= Srđan Nikolić =

Serbian politician

Srđan Nikolić (Срђан Николић; born 26 March 1959) is a former politician and administrator in Serbia. He served in the National Assembly of Serbia from 1994 to 1997 and was a minister in the Government of Serbia from 1994 to 1998. During his time in office, Nikolić was a member of the Socialist Party of Serbia (Socijalistička partija Srbije, SPS).

==Private career==
Nikolić was born in Vranje, in what was then the People's Republic of Serbia in the Federal People's Republic of Yugoslavia. He is a graduate of the University of Niš Faculty of Economics.

==Politician==
Nikolić was a founding member of the Socialist Party of Serbia in 1990 and was chosen as a member of its main board in the same year. He continued to serve on this body over the next decade, as well as leading the party's municipal board in Vranje for a time.

He received the third position on the SPS's electoral list for the Leskovac division in the 1993 Serbian parliamentary election and was elected when the list won seventeen mandates. (From 1992 to 2000, Serbia's electoral law stipulated that one-third of parliamentary mandates would be assigned to candidates on successful lists in numerical order, while the remaining two-thirds would be distributed amongst other candidates at the discretion of the sponsoring parties or coalitions. Nikolić received an automatic mandate by virtue of his list position.) The Socialist Party won a plurality victory in the election and afterwards formed a coalition government with New Democracy. Nikolić took his seat when the assembly convened in January 1994.

Nikolić was appointed as minister of trade and tourism in the government of Mirko Marjanović on 18 March 1994. One of the challenges he faced in this role was currency speculation in the underground economy, occurring against the backdrop of the ongoing Yugoslav Wars of the 1990s and of international sanctions. In March 1995, he argued that recent fluctuations of Yugoslav dinar relative to the Deutsche Mark in unofficial channels were the result of "psychological and speculative reasons," rather than the actions of the government, and that there would not be a return to the hyperinflation of previous years. He said that an arrangement had been made with Belgrade's leading retailers to keep prices unchanged and that the government would intervene if goods were taken off the market. Later in the year, he announced a variety of short-term measures to control prices, adding that the government's primary goal was free price formation on a supply and demand basis.

In April 1996, following the Dayton Agreement and the end of sanctions, Nikolić said that retail prices had stabilized as the result of good supply. He credited the government's actions against monopolistic behaviour and the liberalization of international trade regulations for this outcome.

The trade and tourism portfolios were separated on 28 May 1996, and Nikolić was reassigned as trade minister. He permitted a one-third increase in the price of bread shortly thereafter, in response to complaints from bakeries that existing prices were not enough to cover operating expenses. The following year, he said that Serbia would seek to further liberalize its international trade and would introduce quotas to replace the existing system of contingents, which were seen as disproportionally favouring state-run companies.

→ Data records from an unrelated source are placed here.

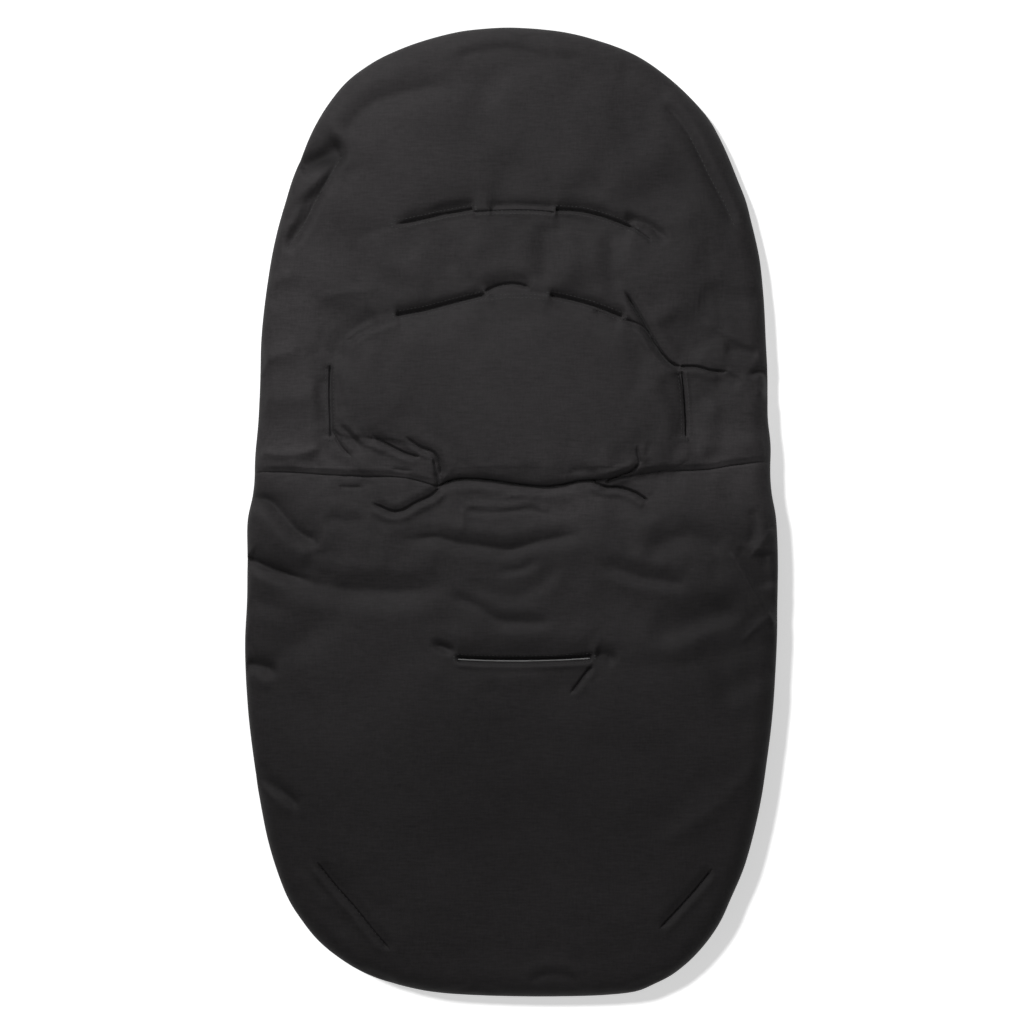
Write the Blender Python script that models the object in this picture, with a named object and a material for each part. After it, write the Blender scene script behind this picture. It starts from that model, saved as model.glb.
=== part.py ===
"""Car seat footmuff, laid face down: a padded back of two panels joined at a cross seam, a padded front cover
under it, and a side-to-foot zip on each side between the two. Metres, +Z up, +Y towards the head end, +X to the
right as seen from above. Z = 0 is the surface that it lies on, and the origin is below the middle of the object.

The back's outer shell faces up. The baby's side, the fleece lining, faces down into the pocket.
"""

import math

import bpy
from mathutils import Vector

MM = 0.001

# ---------------------------------------------------------------- driving dimensions
# Half outline of the flat muff, from the head end to the foot end: (y, half width), in millimetres.
HALF_OUTLINE = (
    (402.5, 0.0), (398.5, 44.0), (387.5, 80.0), (371.0, 114.0), (345.0, 144.5), (310.0, 168.5),
    (272.0, 185.0), (232.0, 197.0), (190.0, 204.5), (142.0, 209.0), (92.0, 211.5), (38.0, 214.0),
    (-12.0, 217.5), (-72.0, 219.0), (-124.0, 218.5), (-170.0, 216.0), (-206.0, 211.5), (-239.0, 206.5),
    (-272.0, 199.5), (-305.0, 188.5), (-337.0, 172.5), (-363.0, 151.0), (-384.0, 121.0), (-395.0, 84.0),
    (-399.0, 40.0), (-400.0, 0.0),
)
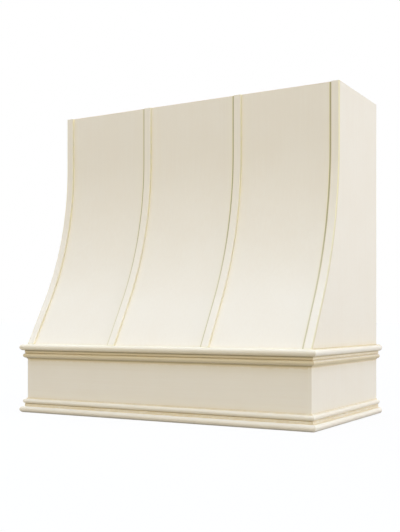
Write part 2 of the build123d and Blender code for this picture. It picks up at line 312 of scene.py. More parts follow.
PAINT_COLOUR = srgb(236, 229, 211)
PAINT_WARM = srgb(233, 224, 204)
PAINT_SHINE = {"Specular IOR Level": 0.3}
GLAZE_COLOUR = srgb(221, 206, 169)
GLAZE_DEEP = srgb(184, 164, 120)
GLAZE_DARK = srgb(158, 138, 94)
# Glaze on the skin and the straps, low down and aloft: deep in the corners, and the film
# beside them. Aloft the deep colour is darker, painted shadow that the straps cast, and
# the film is lighter than the paint, painted light on strap sides that lie in shade.
# Each pair is followed by the heights between which it changes.
DEEP_LOW = srgb(190, 182, 148)
DEEP_AND_SHADOW_ALOFT = srgb(158, 150, 112)
DEEP_SHADOW_CHANGE = (380.0, 560.0)
FILM_LOW = srgb(226, 218, 182)
FILM_AND_LIGHT_ALOFT = srgb(248, 240, 195)
FILM_LIGHT_CHANGE = (400.0, 680.0)
# The most that each covers of the paint; the haze and the wash vary in streaks
DEEP_COVER = 0.85
FILM_COVER = 0.88
HAZE_COVER = (0.08, 0.24)
WASH_VARIES = (0.7, 1.3)
WARM_COVER = 0.45

# Pale wood, dark wood and pores
BIRCH = (srgb(226, 200, 158), srgb(203, 170, 122), srgb(160, 122, 78))
BENDING_PLY = (srgb(219, 184, 146), srgb(190, 148, 106), srgb(160, 122, 78))
POPLAR = (srgb(222, 205, 158), srgb(192, 172, 118), srgb(140, 122, 80))
POPLAR_GREEN = srgb(150, 143, 98)
# Pairs of colours that mix on end grain, on the edges of plywood and on zinc
POPLAR_ENDS = (srgb(196, 172, 118), srgb(150, 124, 80))
PALE_LAYERS = (srgb(214, 184, 138), srgb(190, 156, 108))
DARK_LAYERS = (srgb(160, 120, 78), srgb(128, 92, 58))
ZINC = (srgb(214, 212, 200), srgb(188, 180, 150))
# Thickness of one layer of plywood
BIRCH_LAYER = 1.465
BENDING_LAYER = 1.9
# Moves the grain along by this for every step of the seed
SEED_SHIFT = (1.37, 0.71, 2.13)

PAINT_ROUGHNESS = (0.44, 0.54)
BIRCH_ROUGHNESS = (0.62, 0.78)
BENDING_ROUGHNESS = (0.66, 0.82)
POPLAR_ROUGHNESS = (0.60, 0.80)
ZINC_ROUGHNESS = (0.26, 0.42)
# Heights of the bump
PAINT_RELIEF = 0.035
PLANED_RELIEF = 0.06
BENDING_RELIEF = 0.09
SAWN_RELIEF = 0.14
ZINC_RELIEF = 0.01


def painted(name, grain, levels=(), wash=0.0, deepest_and_shade=GLAZE_DEEP, upright=False):
    """Sprayed antique white with tan glaze left in the crevices.

    Levels are the heights at which something is planted on the face, each with the
    crevice distance right beside it and its growth per mm. The wash is a thin film of
    glaze all over the piece. On an upright front the colours change with the height:
    aloft the deep glaze also holds painted shadow and the film painted light. Beside the
    straps and under the top moulding the deep glaze and the film are partly painted shade.
    """
    g = new_material(name)
    distance = g.attribute("crevice")
    height = g.axis(Z)
    for level, least, growth in levels:
        gap = g.math("ABSOLUTE", g.math("SUBTRACT", height, level))
        away = g.math("ADD", g.math("MULTIPLY", gap, growth), least)
        distance = g.math("MINIMUM", distance, away)

    ragged = g.noise(g.place(), 70, 4, 0.6)
    blotch = g.noise(g.place(), 9)
    streak = g.noise(g.grained(grain, 3, 190), detail=4, roughness=0.6)

    # How much glaze is left: deep in a crevice, as a film beside it, as a haze further
    # out and as a wash everywhere. Beside the straps and under the top moulding the deep
    # glaze and the film are partly painted shade.
    film_end = g.math("ADD", g.vary(ragged, 2.0, 3.0), g.vary(blotch, -0.2, 0.5))
    deep_and_shade = g.span(distance, 0.0, DEEP_END, DEEP_COVER, 0.0)
    film = g.span(distance, DEEP_END, film_end, FILM_COVER, 0.0)
    haze = g.span(distance, 0.0, HAZE_END, 1.0, 0.0)
    haze = g.math("MULTIPLY", haze, g.span(streak, 0.25, 0.75, *HAZE_COVER))
    washes = [wash * share for share in WASH_VARIES]
    haze = g.math("MAXIMUM", haze, g.span(streak, 0.25, 0.75, *washes))

    # On an upright front: painted shadow in the deep colour aloft, painted light in the film
    # aloft
    film_and_light_colour = GLAZE_COLOUR
    if upright:
        film_and_light_colour = g.mix(g.span(height, *FILM_LIGHT_CHANGE), FILM_LOW, FILM_AND_LIGHT_ALOFT)
        deepest_and_shade = g.mix(g.span(height, *DEEP_SHADOW_CHANGE), DEEP_LOW, DEEP_AND_SHADOW_ALOFT)
    patina = g.span(g.math("ADD", streak, blotch), 0.7, 1.3, 0.0, WARM_COVER)
    colour = g.mix(patina, PAINT_COLOUR, PAINT_WARM)
    colour = g.mix(haze, colour, GLAZE_COLOUR)
    colour = g.mix(film, colour, film_and_light_colour)
    colour = g.mix(deep_and_shade, colour, deepest_and_shade)

    peel = g.noise(g.place(), 620, 2)
    brushed = g.noise(g.grained(grain, 6, 420), roughness=0.6)
    relief = g.math("ADD", peel, g.math("MULTIPLY", brushed, 0.8))
    roughness = g.math("ADD", g.vary(ragged, *PAINT_ROUGHNESS), g.math("MULTIPLY", film, 0.14))
    return g.surface(colour, roughness, relief, PAINT_RELIEF, **PAINT_SHINE)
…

The Socialist Party's hold on power was threatened by the 1996-1997 protests in Serbia, which followed accusations of fraud in the 1996 Serbian local elections. In December 1996, Nikolić organized a counter-rally in Vranje in support of the SPS. The government ultimately recognized the opposition's victory in several key jurisdictions, and the protests came to an end.

==Administrator==
Nikolić was not a candidate in the 1997 Serbian parliamentary election. The SPS formed a new coalition government with the Yugoslav Left (Jugoslovenska Levica, JUL) and the SRS on 24 March 1998, and Nikolić was not included in the new ministry. He was instead appointed to the board of directors for Elektroprivreda Srbije, where he indicated that restructuring was planned for 1999.

In December 1999, Nikolić opened a new branch of Radio Television of Serbia in the opposition-controlled town in Pirot.

Nikolić largely withdrew from public life after the fall of Slobodan Milošević's government in 2000. He continued to work with Elektroprivreda Srbije after this time.